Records
%%

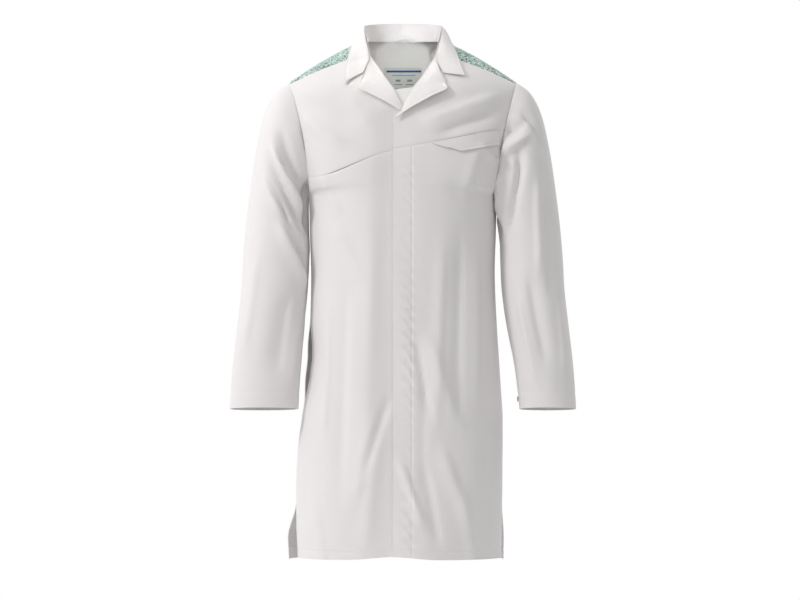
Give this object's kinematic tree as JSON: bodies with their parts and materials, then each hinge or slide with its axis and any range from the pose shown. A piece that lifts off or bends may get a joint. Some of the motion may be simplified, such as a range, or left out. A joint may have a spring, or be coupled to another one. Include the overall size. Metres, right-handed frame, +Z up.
{
  "type": "lab coat",
  "caption": "Knee-length white lab coat with a notched collar, snap front placket, printed shoulder panels, flapped chest pocket, side pockets and bendable long sleeves.",
  "frame": {"origin": "top of the middle of the hanger loop, inside the back of the neck", "axes": "+Z up along the coat, -Y out of the front, +X to the wearer's left"},
  "size_m": [0.7114, 0.28, 1.0993],
  "materials": {
    "white_cloth": "pressed white poly-cotton twill, matt",
    "print_cloth": "mint and teal mosaic print on the same twill, matt",
    "tape_cloth": "white woven tape and facing, matt",
    "pocket_cloth": "thin plain pocketing, matt",
    "snap_metal": "bright pressed metal",
    "dark_snap": "dark satin cap"
  },
  "bodies": {
    "coat_body": {"back_panel": "white_cloth", "back_yoke": "white_cloth", "chest_pocket_bag": "pocket_cloth", "collar_leaf": "white_cloth", "collar_stand": "white_cloth", "hanger_loop": "tape_cloth", "left_front_side": "white_cloth", "left_front_yoke": "white_cloth", "left_lapel": "white_cloth", "left_pocket_panel": "white_cloth", "left_shoulder_panel": "print_cloth", "left_side_pocket": "pocket_cloth", "left_sleeve_head": "white_cloth", "neck_facing": "tape_cloth", "placket_top": "white_cloth", "right_front_side": "white_cloth", "right_front_yoke": "white_cloth", "right_lapel": "white_cloth", "right_shoulder_panel": "print_cloth", "right_side_pocket": "pocket_cloth", "right_sleeve_head": "white_cloth", "stud_post_1": "snap_metal", "stud_socket_1": "snap_metal"},
    "front_left": {"left_front": "white_cloth", "placket": "white_cloth", "stud_strip": "tape_cloth", "stud_socket_2": "snap_metal", "stud_socket_3": "snap_metal", "stud_socket_4": "snap_metal", "stud_socket_5": "snap_metal"},
    "front_right": {"right_front": "white_cloth", "stud_post_2": "snap_metal", "stud_post_3": "snap_metal", "stud_post_4": "snap_metal", "stud_post_5": "snap_metal"},
    "flap": {"chest_pocket_flap": "white_cloth"},
    "sleeve_left": {"left_upper_sleeve": "white_cloth", "left_elbow": "white_cloth"},
    "cuff_left": {"left_forearm": "white_cloth", "left_cuff": "white_cloth", "left_cuff_stud": "dark_snap"},
    "sleeve_right": {"right_upper_sleeve": "white_cloth", "right_elbow": "white_cloth"},
    "cuff_right": {"right_forearm": "white_cloth", "right_cuff": "white_cloth", "right_cuff_stud": "dark_snap"}
  },
  "joints": [
    {"name": "left_sleeve_lift", "type": "hinge", "parent": "coat_body", "child": "sleeve_left", "pos_m": [0.198, -0.0701, -0.305], "axis": [0, -1, 0], "range_deg": [0, 40], "deforming": ["left_sleeve_head"]},
    {"name": "left_elbow_bend", "type": "hinge", "parent": "sleeve_left", "child": "cuff_left", "pos_m": [0.268, -0.0621, -0.525], "axis": [-1, 0, 0], "range_deg": [0, 60], "deforming": ["left_elbow"]},
    {"name": "right_sleeve_lift", "type": "hinge", "parent": "coat_body", "child": "sleeve_right", "pos_m": [-0.198, -0.0701, -0.305], "axis": [0, 1, 0], "range_deg": [0, 40], "deforming": ["right_sleeve_head"]},
    {"name": "right_elbow_bend", "type": "hinge", "parent": "sleeve_right", "child": "cuff_right", "pos_m": [-0.268, -0.0621, -0.525], "axis": [-1, 0, 0], "range_deg": [0, 60], "deforming": ["right_elbow"]},
    {"name": "left_front_open", "type": "hinge", "parent": "coat_body", "child": "front_left", "pos_m": [0.15, -0.1722, -0.6], "axis": [0, 0, 1], "range_deg": [0, 75]},
    {"name": "right_front_open", "type": "hinge", "parent": "coat_body", "child": "front_right", "pos_m": [-0.15, -0.1722, -0.6], "axis": [0, 0, 1], "range_deg": [-52.5, 0]},
    {"name": "pocket_flap_lift", "type": "hinge", "parent": "coat_body", "child": "flap", "pos_m": [0.1243, -0.1802, -0.2138], "axis": [-0.9367, -0.3018, -0.1777], "range_deg": [0, 80], "stiffness_Nm_per_rad": 0.011}
  ],
  "couplings": [
    {"joint": "right_front_open", "follows": "left_front_open", "ratio": -0.7}
  ]
}
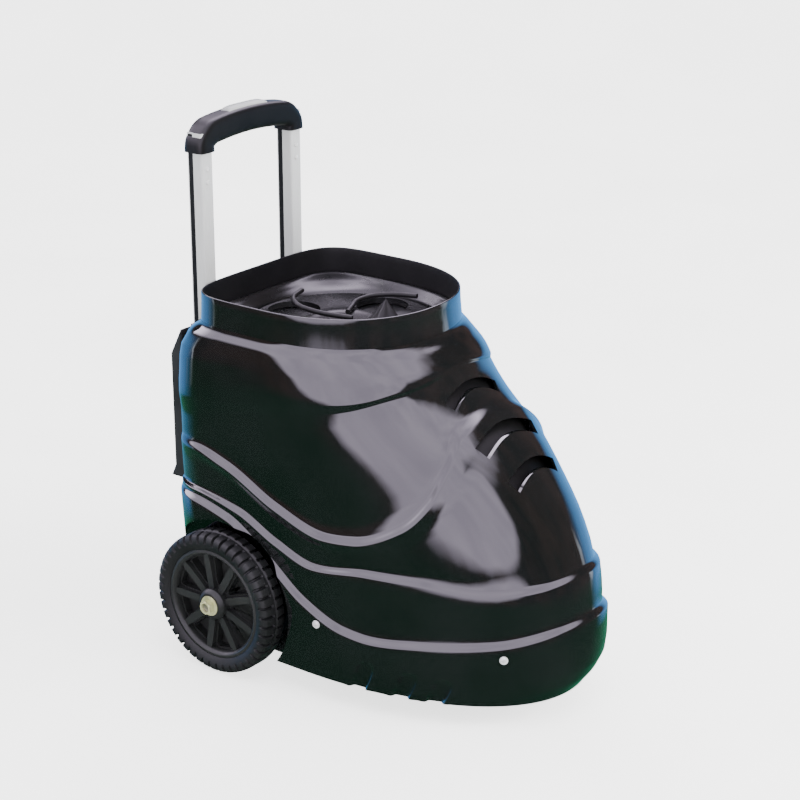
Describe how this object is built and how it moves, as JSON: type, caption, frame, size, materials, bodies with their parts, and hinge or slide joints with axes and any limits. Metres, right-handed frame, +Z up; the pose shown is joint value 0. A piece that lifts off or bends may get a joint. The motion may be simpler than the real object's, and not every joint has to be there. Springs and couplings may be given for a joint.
{
  "type": "tennis ball machine",
  "caption": "Wheeled ball machine with a glossy moulded body, open hopper collar, turntable feed, twin launch wheels and pull-out trolley handle.",
  "frame": {"origin": "on the ground, at the middle of the outline", "axes": "+Z up; the rounded vented nose faces -Y; the ball outlet, trolley handle and wheels are on the +Y side; +X is on the right of someone looking along +Y at the nose"},
  "size_m": [0.4322, 0.623, 0.741],
  "materials": {
    "shell": "glossy thermoformed black",
    "collar": "glossy black sheet",
    "bowl": "glossy black",
    "turntable": "matt black",
    "tray": "matt black",
    "housing": "satin black",
    "trim": "satin dark grey",
    "rubber": "matt",
    "tyre": "moulded treaded rubber",
    "wheel": "satin black",
    "grip": "satin black",
    "button": "satin grey",
    "tube": "satin anodised",
    "steel": "zinc-plated",
    "zinc": "yellow-passivated",
    "screw": "bright",
    "lens": "glossy dark display window",
    "rocker": "glossy red",
    "board": "green laminate"
  },
  "bodies": {
    "chassis": {"body_shell": "shell", "hopper_collar": "collar", "hopper_bowl": "bowl", "feed_motor": "steel", "drop_tube": "tray", "feed_trough": "trim", "base_tray": "tray", "axle_bracket_left": "steel", "axle_bracket_right": "steel", "front_foot_left": "rubber", "front_foot_right": "rubber", "mechanism_deck": "steel", "battery": "trim", "control_board": "board", "board_carrier": "trim", "yaw_motor": "trim", "outlet_housing": "housing", "outlet_frame": "trim", "rear_panel": "housing", "control_plate": "trim", "display_lens": "lens", "charge_socket": "housing", "axle": "steel", "hub_washer_left": "zinc", "hub_washer_right": "zinc", "axle_nut_left": "zinc", "axle_nut_right": "zinc", "shell_screw_side_left": "screw", "shell_screw_side_right": "screw", "shell_screw_nose_left": "screw", "shell_screw_nose_right": "screw", "tube_sleeve_left": "steel", "tube_sleeve_right": "steel"},
    "wheel_left": {"tyre_left": "tyre", "wheel_left": "wheel"},
    "wheel_right": {"tyre_right": "tyre", "wheel_right": "wheel"},
    "handle": {"handle_tube_left": "tube", "handle_tube_right": "tube", "handle_grip": "grip"},
    "grip_button": {"grip_button": "button"},
    "turntable": {"feed_turntable": "turntable", "deflector_cone": "turntable", "stirrer_rod_a": "rubber", "stirrer_rod_b": "rubber"},
    "yaw_fork": {"yaw_fork": "steel"},
    "launch_cradle": {"launch_cradle": "tube", "launch_motor_left": "steel", "launch_motor_right": "steel"},
    "launch_wheel_left": {"launch_shaft_left": "steel", "launch_wheel_left": "rubber"},
    "launch_wheel_right": {"launch_shaft_right": "steel", "launch_wheel_right": "rubber"},
    "power_rocker": {"power_rocker": "rocker"},
    "speed_button": {"speed_button": "button"},
    "feed_button": {"feed_button": "button"},
    "angle_button": {"angle_button": "button"},
    "timing_knob": {"timing_knob": "button"}
  },
  "joints": [
    {"name": "wheel_left_spin", "type": "hinge", "parent": "chassis", "child": "wheel_left", "pos_m": [-0.184, 0.1695, 0.1], "axis": [1, 0, 0], "continuous": true},
    {"name": "wheel_right_spin", "type": "hinge", "parent": "chassis", "child": "wheel_right", "pos_m": [0.184, 0.1695, 0.1], "axis": [1, 0, 0], "continuous": true},
    {"name": "handle_slide", "type": "slide", "parent": "chassis", "child": "handle", "axis": [0, 0, 1], "range_m": [-0.165, 0]},
    {"name": "grip_button_press", "type": "slide", "parent": "handle", "child": "grip_button", "axis": [0, 0, -1], "range_m": [0, 0.005], "stiffness_N_per_m": 400},
    {"name": "turntable_spin", "type": "hinge", "parent": "chassis", "child": "turntable", "pos_m": [0, 0.0985, 0.461], "axis": [0, 0, 1], "continuous": true},
    {"name": "launcher_yaw", "type": "hinge", "parent": "chassis", "child": "yaw_fork", "pos_m": [0, 0.1735, 0.152], "axis": [0, 0, 1], "range_deg": [-9, 9]},
    {"name": "launcher_pitch", "type": "hinge", "parent": "yaw_fork", "child": "launch_cradle", "pos_m": [0, 0.1735, 0.343], "axis": [1, 0, 0], "range_deg": [-4, 12]},
    {"name": "launch_wheel_left_spin", "type": "hinge", "parent": "launch_cradle", "child": "launch_wheel_left", "pos_m": [-0.074, 0.1735, 0.345], "axis": [0, 0, 1], "continuous": true},
    {"name": "launch_wheel_right_spin", "type": "hinge", "parent": "launch_cradle", "child": "launch_wheel_right", "pos_m": [0.074, 0.1735, 0.345], "axis": [0, 0, 1], "continuous": true},
    {"name": "power_rocker_tilt", "type": "hinge", "parent": "chassis", "child": "power_rocker", "pos_m": [0.037, 0.2865, 0.182], "axis": [1, 0, 0], "range_deg": [0, 12]},
    {"name": "timing_knob_turn", "type": "hinge", "parent": "chassis", "child": "timing_knob", "pos_m": [0.038, 0.2895, 0.14], "axis": [0, 1, 0], "range_deg": [-135, 135]},
    {"name": "speed_button_press", "type": "slide", "parent": "chassis", "child": "speed_button", "axis": [0, -1, 0], "range_m": [0, 0.0025], "stiffness_N_per_m": 500},
    {"name": "feed_button_press", "type": "slide", "parent": "chassis", "child": "feed_button", "axis": [0, -1, 0], "range_m": [0, 0.0025], "stiffness_N_per_m": 500},
    {"name": "angle_button_press", "type": "slide", "parent": "chassis", "child": "angle_button", "axis": [0, -1, 0], "range_m": [0, 0.0025], "stiffness_N_per_m": 500}
  ]
}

%%

Task to complete
Pick out every line with the string "Metres" and copy it.

Worked answer
Give this object's kinematic tree as JSON: bodies with their parts and materials, then each hinge or slide with its axis and any range from the pose shown. A piece that lifts off or bends may get a joint. Some of the motion may be simplified, such as a range, or left out. A joint may have a spring, or be coupled to another one. Include the overall size. Metres, right-handed frame, +Z up.
Describe how this object is built and how it moves, as JSON: type, caption, frame, size, materials, bodies with their parts, and hinge or slide joints with axes and any limits. Metres, right-handed frame, +Z up; the pose shown is joint value 0. A piece that lifts off or bends may get a joint. The motion may be simpler than the real object's, and not every joint has to be there. Springs and couplings may be given for a joint.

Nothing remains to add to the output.